(Bloomberg) -- UK household energy bills will drop in July, the same week the country goes to the polls in an election where cost of living is a key issue.

Ofgem’s price cap will fall 7% to £1,568 from July 1, according to figures published by the regulator on Friday. The announcement comes just two days after Prime Minister Rishi Sunak started his campaign to convince voters to keep him in office. 

Although consumer bills have declined in recent months, they remain well above 2020 levels, before Sunak took office. The prime minister acknowledged the impact that spiking energy bills had on household finances in his speech on Wednesday announcing the election date of July 4. 


The Ofgem price cap, which represents an annual bill for a typical household, is largely a reflection of wholesale power and gas prices. The latest decrease was pegged by analysts to be even steeper, but geopolitical risks in the Middle East caused an increase in wholesale gas and power prices. 

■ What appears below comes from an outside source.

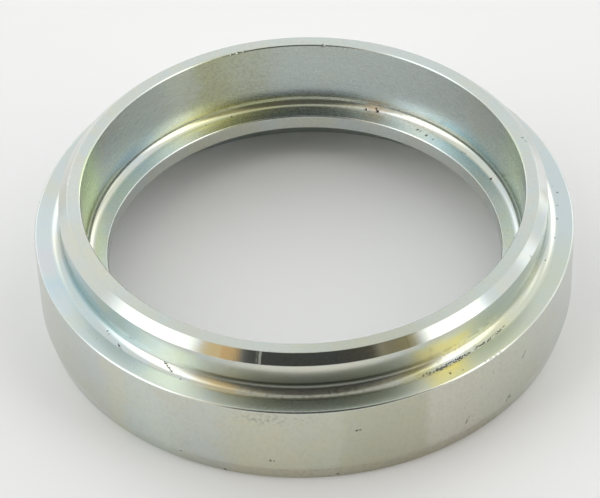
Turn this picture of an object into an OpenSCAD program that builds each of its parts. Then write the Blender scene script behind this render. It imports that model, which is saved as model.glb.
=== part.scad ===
// Stepped collar ring, turned from one bar of steel and zinc plated.
// The ring stands on its skirt, with its axis on Z and the floor at Z = 0.

/* [Overall] */
// Outside diameter of the flange
flange_d = 110; // [80:0.5:200]
// Height of the whole ring
total_h = 28; // [23:0.1:60]

/* [Neck] */
// Height of the neck above the shoulder
neck_h = 8.8; // [4.5:0.1:15]
// Width of the shoulder, from the neck out to the flange
shoulder_w = 5.5; // [3:0.1:12]
// Thickness of the neck wall, from the seat bore out
neck_t = 4.5; // [2.8:0.1:12]
// Chamfer around the top of the neck
top_chamfer = 1.8; // [0.4:0.1:3.5]
// Fillet at the root of the neck
neck_fillet = 2.2; // [0.4:0.1:4]

/* [Seat bore] */
// Depth of the seat bore, from the top face down to the ledge
seat_depth = 16; // [8:0.1:20]
// Width of the ledge, from the seat bore in to the lip bore
ledge_w = 4.5; // [3:0.1:12]
// Fillet between the seat bore and the ledge
seat_fillet = 2; // [0.4:0.1:3.5]
// Chamfer at the mouth of the seat bore
mouth_break = 0.2; // [0.1:0.1:2]

/* [Lip] */
// Thickness of the lip under the ledge
lip_t = 3.4; // [1.2:0.1:8]
// Chamfer at the upper edge of the lip bore
lip_break = 0.2; // [0.1:0.1:0.9]

/* [Skirt] */
// Wall thickness of the skirt around the underside recess
skirt_t = 6; // [3:0.1:12]
// Fillet between the recess wall and its roof
recess_fillet = 1.5; // [0.4:0.1:2]
// Chamfer around the outer edge of the shoulder
shoulder_break = 0.3; // [0.1:0.1:2]
// Height of the tapered lead-in at the foot of the flange
lead_in_h = 3.6; // [0.6:0.1:8]
// Depth of the lead-in, measured inwards at the foot
lead_in = 0.8; // [0.1:0.1:2]
// Chamfer on the foot edges and under the lip
edge_break = 0.2; // [0.1:0.05:0.3]

/* [Hidden] */
$fn = 180;
zinc = [0.73, 0.75, 0.69];

flange_r = flange_d / 2;
neck_r = flange_r - shoulder_w;
seat_r = neck_r - neck_t;
lip_r = seat_r - ledge_w;
recess_r = flange_r - skirt_t;

shoulder_z = total_h - neck_h;
ledge_z = total_h - seat_depth;
roof_z = ledge_z - lip_t;

// How far a corner fill reaches back into the metal behind it
bite = 0.5;

// Metal left in an inside corner at the origin, open towards +X and +Y
module corner_fill(radius) {
    difference() {
        translate([-bite, -bite]) square(radius + bite);
        translate([radius, radius]) circle(radius);
    }
}

// Half section with every edge straight, from the foot up the outside and down the bores
module turned_outline() {
    polygon([
        [recess_r + edge_break, 0],
        [flange_r - lead_in - edge_break, 0],
        [flange_r - lead_in, edge_break],
        [flange_r, lead_in_h],
        [flange_r, shoulder_z - shoulder_break],
        [flange_r - shoulder_break, shoulder_z],
        [neck_r, shoulder_z],
        [neck_r, total_h - top_chamfer],
        [neck_r - top_chamfer, total_h],
        [seat_r + mouth_break, total_h],
        [seat_r, total_h - mouth_break],
        [seat_r, ledge_z],
        [lip_r + lip_break, ledge_z],
        [lip_r, ledge_z - lip_break],
        [lip_r, roof_z + edge_break],
        [lip_r + edge_break, roof_z],
        [recess_r, roof_z],
        [recess_r, edge_break],
    ]);
}

// The outline with its three inside corners rounded
module half_section() {
    turned_outline();
    translate([neck_r, shoulder_z]) corner_fill(neck_fillet);
    translate([seat_r, ledge_z]) mirror([1, 0]) corner_fill(seat_fillet);
    translate([recess_r, roof_z]) rotate(180) corner_fill(recess_fillet);
}

module collar() {
    color(zinc)
        rotate_extrude() half_section();
}

collar();
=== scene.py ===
# Stepped collar ring, zinc plated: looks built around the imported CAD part.
import math
import random

import bpy
from mathutils import Matrix, Vector, kdtree, noise


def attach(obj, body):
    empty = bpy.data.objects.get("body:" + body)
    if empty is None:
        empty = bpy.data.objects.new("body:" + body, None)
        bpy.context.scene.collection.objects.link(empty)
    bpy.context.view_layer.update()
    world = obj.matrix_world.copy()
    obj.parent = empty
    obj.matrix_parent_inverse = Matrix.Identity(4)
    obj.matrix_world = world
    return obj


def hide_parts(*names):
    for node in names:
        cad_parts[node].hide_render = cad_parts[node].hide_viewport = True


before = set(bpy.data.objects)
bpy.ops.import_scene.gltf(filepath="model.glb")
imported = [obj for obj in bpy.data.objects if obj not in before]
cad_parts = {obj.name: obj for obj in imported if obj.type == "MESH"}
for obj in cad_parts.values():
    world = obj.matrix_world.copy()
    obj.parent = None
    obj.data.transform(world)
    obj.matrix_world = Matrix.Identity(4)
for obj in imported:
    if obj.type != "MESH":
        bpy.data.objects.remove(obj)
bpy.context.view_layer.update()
bpy.ops.object.select_all(action="DESELECT")
mm = 0.001

# the camera looks down from the front, -Y
camera = {
    "elevation": 43.0,      # degrees above the floor
    "roll": -2.1,           # degrees, tipped a touch to one side
    "distance": 577.5,      # mm from the aim point
    "aim": (-1.0, -4.4, 14.6),
    "lens": 169.8, "sensor": 36,
    "near": 0.01,           # metres
}


def placeCamera(p):
    tilt, roll = math.radians(p["elevation"]), math.radians(p["roll"])
    back = Vector((0, -math.cos(tilt), math.sin(tilt)))
    levelUp = Vector((0, math.sin(tilt), math.cos(tilt)))
    right = Vector((1, 0, 0)) * math.cos(roll) + levelUp * math.sin(roll)
    up = back.cross(right)
    turn = Matrix((right, up, back)).transposed()
    place = (Vector(p["aim"]) + back * p["distance"]) * mm
    bpy.ops.object.camera_add(location=place, rotation=turn.to_euler())
    shot = bpy.context.object
    shot.data.lens = p["lens"]
    shot.data.sensor_width = p["sensor"]
    shot.data.clip_start = p["near"]
    bpy.context.scene.camera = shot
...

“Whoever wins the next election inherits the responsibility to build fuel poverty out of inefficient homes and build greater protection into the regulation of the energy market,” National Energy Action Chief Executive Adam Scorer said.

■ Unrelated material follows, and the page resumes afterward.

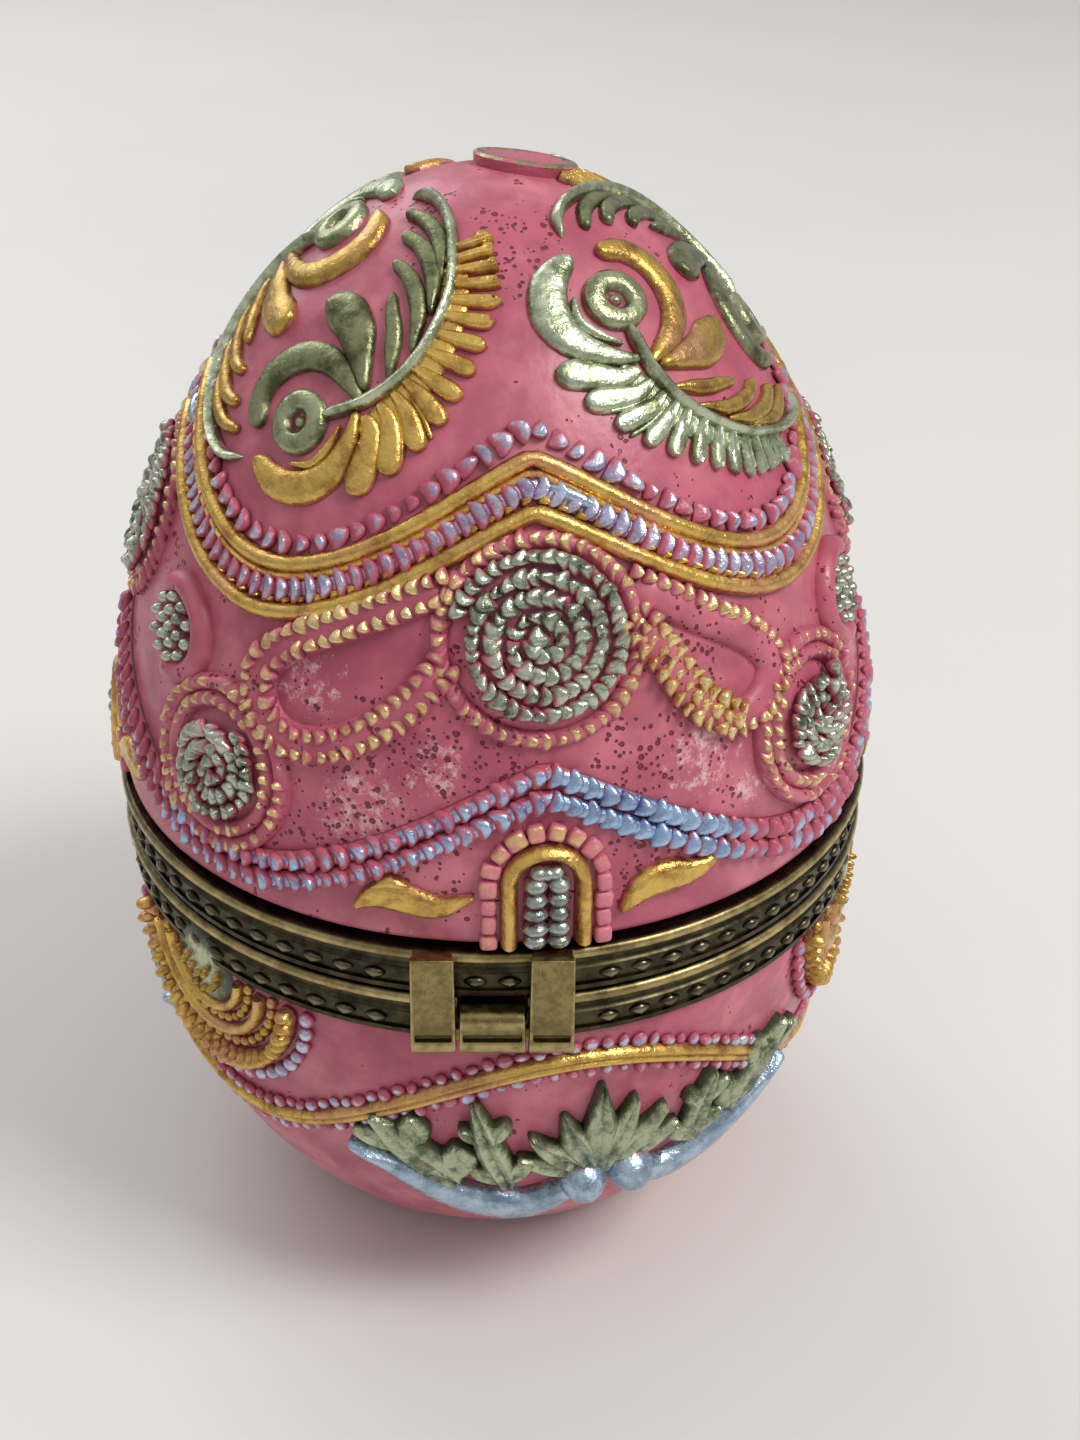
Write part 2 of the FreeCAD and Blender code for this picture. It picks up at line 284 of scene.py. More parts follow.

Demand usually falls in summer so the impact of lower prices is felt less. Energy consultant Cornwall Insight Ltd. expects bills to increase slightly in October, coinciding with higher winter consumption, before falling again into 2025. 

Labour is also trying to address the issue of energy bills with voters, with opposition leader Keir Starmer promising to “harness Great British Energy to cut your bills for good.” The new publicly owned Great British Energy would invest in clean UK power capitalized with £8.3 billion in Labour’s first term, the party said earlier this year.